Questa AI exist specifically to remove the friction from this decision. The platform's gateway architecture means organizations do not have to choose between AI productivity and data protection — they get both, with the compliance documentation to prove it. For teams that have been postponing AI governance work because it seems technically complex or operationally disruptive, Questa AI offers a practical starting point that integrates with existing AI workflows rather than replacing them.

Conclusion: Data Anonymization Is Not Optional Infrastructure

The future of Enterprise AI is not a question of whether to use it. The competitive pressure is too strong, the productivity gains too real, and the trajectory too clear. The question is whether your organization will use it responsibly — with the governance architecture to protect your data, demonstrate your compliance, and maintain the trust of your customers, partners, and regulators.

Data anonymization is the technical foundation that makes responsible AI adoption possible at scale. It resolves the tension between data utility and data privacy. It directly satisfies the core requirements of the AI Act, GDPR, HIPAA, and every other significant AI Regulation framework. It eliminates the exposure created by Shadow AI and Blackbox AI systems. And it creates the audit trail that transforms AI governance from an assertion into a demonstrable, verifiable reality.

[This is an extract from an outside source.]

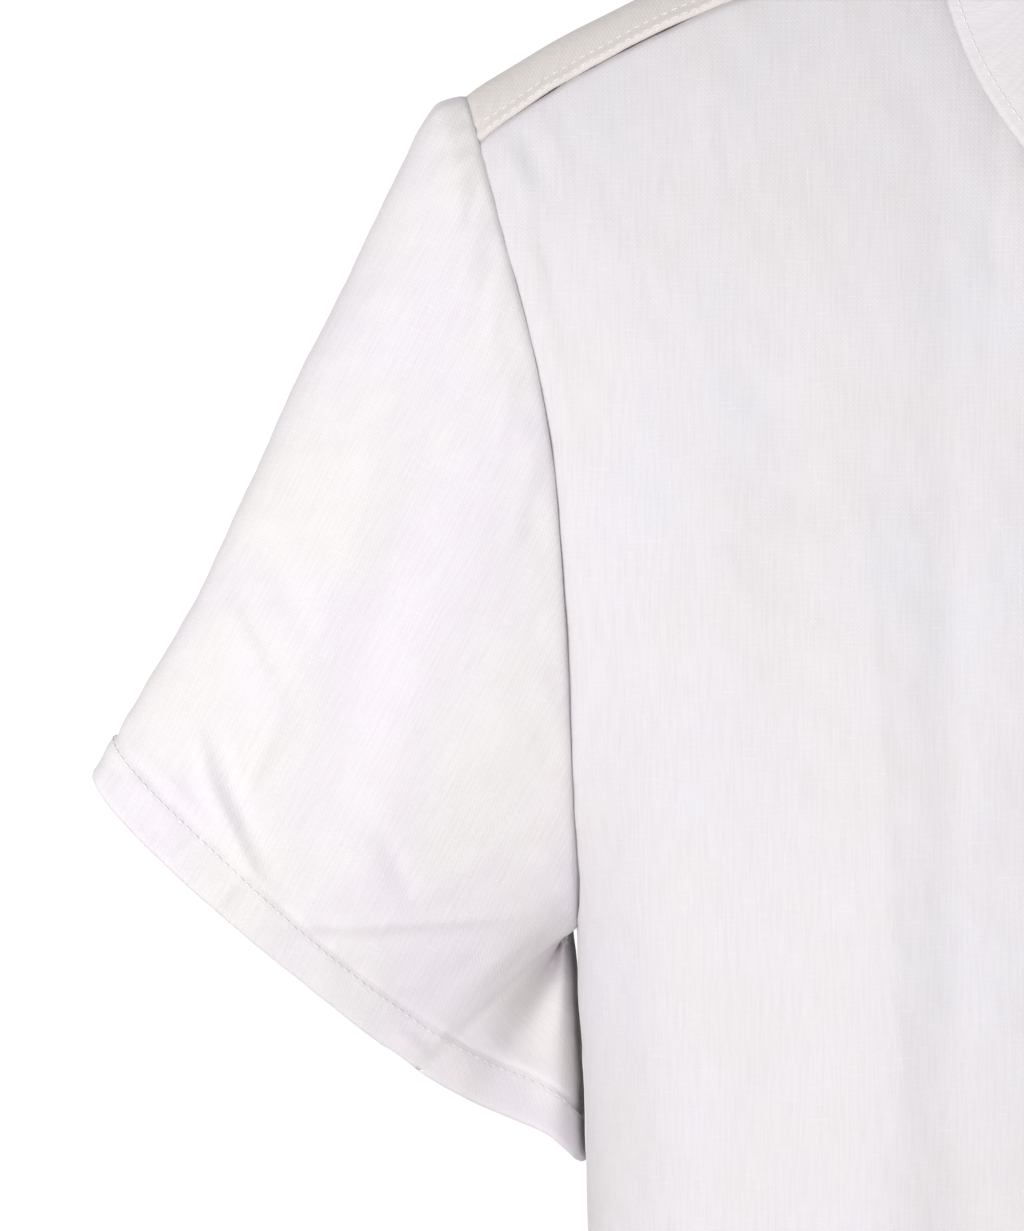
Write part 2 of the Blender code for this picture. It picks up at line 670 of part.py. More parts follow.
def button_drill():
    """The four holes as one cutter."""
    mesh = bmesh.new()
    for x in (-BUTTON_HOLE_PLACE, BUTTON_HOLE_PLACE):
        for y in (-BUTTON_HOLE_PLACE, BUTTON_HOLE_PLACE):
            made = bmesh.ops.create_cone(mesh, cap_ends=True, segments=6, radius1=BUTTON_HOLE,
                                         radius2=BUTTON_HOLE, depth=3.0 * BUTTON_THICK)
            bmesh.ops.translate(mesh, verts=made["verts"], vec=(x, y, 0.0))
    data = bpy.data.meshes.new("button_drill")
    mesh.to_mesh(data)
    mesh.free()
    item = bpy.data.objects.new("button_drill", data)
    item.hide_render = True
    item.display_type = "WIRE"
    cutters.objects.link(item)
    return item


def make_buttons():
    blank = bpy.data.objects.new("button_blank", button_mesh())
    shirt.objects.link(blank)
    cut = blank.modifiers.new("holes", "BOOLEAN")
    cut.operation = "DIFFERENCE"
    cut.object = button_drill()
    bpy.context.view_layer.update()
    finished = bpy.data.meshes.new_from_object(blank.evaluated_get(bpy.context.evaluated_depsgraph_get()))
    bpy.data.objects.remove(blank)
    finished.materials.append(make_material("button", BUTTON_COLOUR, BUTTON_ROUGH))
    places = []
    lift = CLOSING_LIFT + CLOTH + 2.0 * SEAM_GAP
    line = [centre_front(0.0, share) for share in body_rows()]
    for k in range(BUTTON_COUNT):
        height = BUTTON_FIRST - BUTTON_STEP * k
        low, high = next((low, high) for low, high in zip(line, line[1:]) if high.z >= height)
        normal = Vector((0.0, low.z - high.z, high.y - low.y)).normalized()
        place = low.lerp(high, (height - low.z) / (high.z - low.z))
        places.append((place + Vector((0.0, -lift, 0.0)), normal))
    normal = Vector((0.0, -1.0, COLLAR_LEAN / COLLAR_STAND)).normalized()
    base = stand_point(0.999, 0.5)
    places.append((Vector((0.0, base.y - SEAM_GAP, base.z)), normal))
    for k, (place, normal) in enumerate(places):
        item = bpy.data.objects.new(f"button_{k + 1}", finished)
        item.location = place
        item.rotation_euler = normal.to_track_quat("Z", "Y").to_euler()
        shirt.objects.link(item)


def main():
    make_fronts()
    make_back()
    make_yoke()
    make_sleeves()
    make_collar()
    make_placket()
    make_buttons()


for old in list(bpy.data.objects):
    bpy.data.objects.remove(old)
shirt = bpy.data.collections.new("short_sleeve_shirt")
bpy.context.scene.collection.children.link(shirt)
cutters = bpy.data.collections.new("cutters")
bpy.context.scene.collection.children.link(cutters)
main()
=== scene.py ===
import math
from collections import namedtuple

import bmesh
import bpy
import numpy as np
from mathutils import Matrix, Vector


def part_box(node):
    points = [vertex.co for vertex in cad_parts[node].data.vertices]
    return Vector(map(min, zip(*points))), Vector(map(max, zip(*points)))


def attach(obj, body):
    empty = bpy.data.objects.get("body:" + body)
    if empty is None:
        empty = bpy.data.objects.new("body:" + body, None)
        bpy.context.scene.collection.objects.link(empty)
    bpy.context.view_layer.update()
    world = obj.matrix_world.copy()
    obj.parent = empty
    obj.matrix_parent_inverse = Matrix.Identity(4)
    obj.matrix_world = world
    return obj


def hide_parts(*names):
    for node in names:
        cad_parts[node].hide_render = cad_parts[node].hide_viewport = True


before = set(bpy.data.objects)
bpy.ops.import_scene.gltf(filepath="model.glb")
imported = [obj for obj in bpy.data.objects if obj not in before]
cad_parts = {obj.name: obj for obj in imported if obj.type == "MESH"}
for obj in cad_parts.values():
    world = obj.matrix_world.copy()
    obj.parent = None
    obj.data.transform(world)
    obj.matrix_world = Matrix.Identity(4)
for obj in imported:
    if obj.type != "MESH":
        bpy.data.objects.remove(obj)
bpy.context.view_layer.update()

rng = np.random.default_rng(4162)

# Short-sleeve linen shirt, filled out and hollow. In metres: the front faces -Y, and the sleeve in the
# picture is at -X.

# What the picture shows of the shirt: its height and middle in metres, how deep the cloth lies, and how far
# off the camera stands
picture = {"height": 0.35683, "middleX": -0.21246, "middleZ": -0.21301, "depth": -0.04, "distance": 12.0}

cloth = {
    "thickness": 0.0012,
    "standThickness": 0.0018,
    "seamGap": 0.0003,
    "hemTurn": 0.0125,
    "bodyHem": 0.016,
    "hemProud": 0.0005,
    "hemLayer": 0.0014,
    "hemTurns": 4,
    "allowance": 0.006,
    "allowanceDrop": 0.0026,
}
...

Organizations that treat data anonymization as a checkbox — something to address eventually, after the next product launch or the next compliance cycle — are accumulating liability with every AI interaction their teams conduct without it. Organizations that treat it as infrastructure — a foundational layer of their AI architecture, implemented now, maintained continuously — are building something genuinely durable: AI capability that scales without compounding risk.

The technology is available. The regulatory requirement is clear. The risk of waiting is quantifiable and growing. The only variable is organizational will.